The President last night spoke to the Nation. One of the things he said was that TSA, the Coast Guard, and FEMA are not operating. That is accurate. They are not operating because we have a disagreement in this House between Republicans and Democrats on whether those agencies ought to be funded. We do have a deep and severe disagreement with the administration with respect to how ICE and CBP are operating, contrary to the Constitution, contrary to the laws of our country, and contrary to the norms of police departments all over this country, which have resulted in the deaths of a number of American citizens egregiously and, in my view, illegally.

That unanimous consent request will simply say that we will fund all of those agencies that are within the Department of Homeland Security that are not controversial, not because we absolutely agree with every expenditure, but we have come together on a consensus. The American people, Mr. Speaker, ought to know that Democrats are prepared to vote for the funding of TSA, of FEMA, of the Secret Service, of the Coast Guard, and every other agency that is acting within the bounds of the Constitution and acting legally within the bounds of the Constitution.

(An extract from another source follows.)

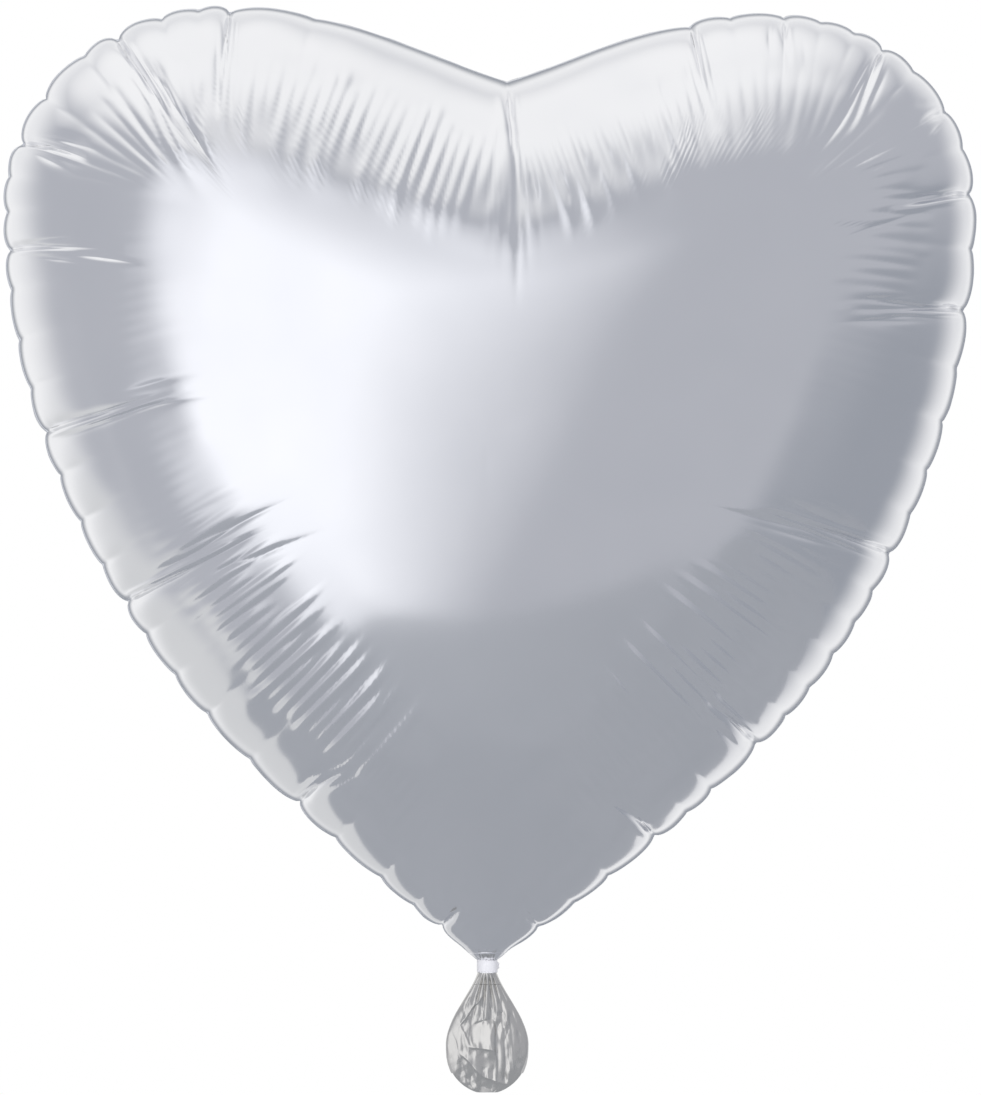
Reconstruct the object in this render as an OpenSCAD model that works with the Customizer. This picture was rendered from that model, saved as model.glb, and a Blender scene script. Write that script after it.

I ask my colleagues on both sides of the aisle, this hand-wringing about TSA perhaps shutting down or employees of TSA working without pay, they should not be doing that. We ought to open up TSA. We ought to open up the Coast Guard. They are critical employees, so they are working but without pay. We ought to pay them. We ought to have FEMA open, as the President said last night, so that it can serve the American people, particularly at a time when we just had a gargantuan storm in the northeast.

I rise in strong support of a unanimous consent that the ranking member of the Committee on Appropriations (Ms. DeLauro) will be asking for. This is a unanimous consent that makes sense. It makes common sense and on which we have agreement.

What we disagree with is the unconstitutional, illegal, unlawful, and death-causing activities of an out-of-control agency at the instance of the President of the United States.

I ask my colleagues on both sides of the aisle, let's make sense. Let's say yes to what we agree on.

Mr. Speaker, I thank the gentlewoman from Connecticut (Ms. DeLauro), the leader on our side of the aisle on the Committee on Appropriations, for initiating this effort. I took this time because I am not sure we are going to have time on the other bill. I urge Members on the Republican side of the aisle, do not object to this unanimous consent because it does what Republicans say we ought to be doing: Funding those agencies, those operations, those very critical activities for the American people on which we agree.

What the American people are so frustrated about is we seem to not even be able to move on that on which we agree. Let's show them that yes, we can agree. And let's also recognize and admit that we have a difference of opinion on a very critical issue, an issue at the heart of our Constitution of how we treat individuals in this country: that we don't go around arresting people with masks on and putting them in unmarked cars and disappearing them, that we don't have heavily armed troops coming out of cars into the streets of our cities to confront a woman who is driving her car alongside and heckling the police. We may not agree with that, but it is certainly within the bounds of our Constitution.

Mr. Speaker, there is no reason that we ought to have TSA shut down, FEMA shut down, the Coast Guard shut down, and the Secret Service shut down. They are really not shut down because we are making them work, but we are saying, by the way, we can't pay you.

If Republicans get up and say Democrats are shutting down those agencies, they are not telling the truth because Democrats are prepared right now to pass legislation which will be offered by the gentlewoman from Connecticut (Ms. DeLauro) to fund everything but that on which we disagree. Isn't that reasonable? Isn't that what we ought to be doing as legislators, as Americans, as people who have sworn an oath to uphold the Constitution and laws of this country?

I urge my colleagues, particularly my Republican colleagues, do not object because your objection will be to continue to hamper the agencies on which we agree that are serving the American people.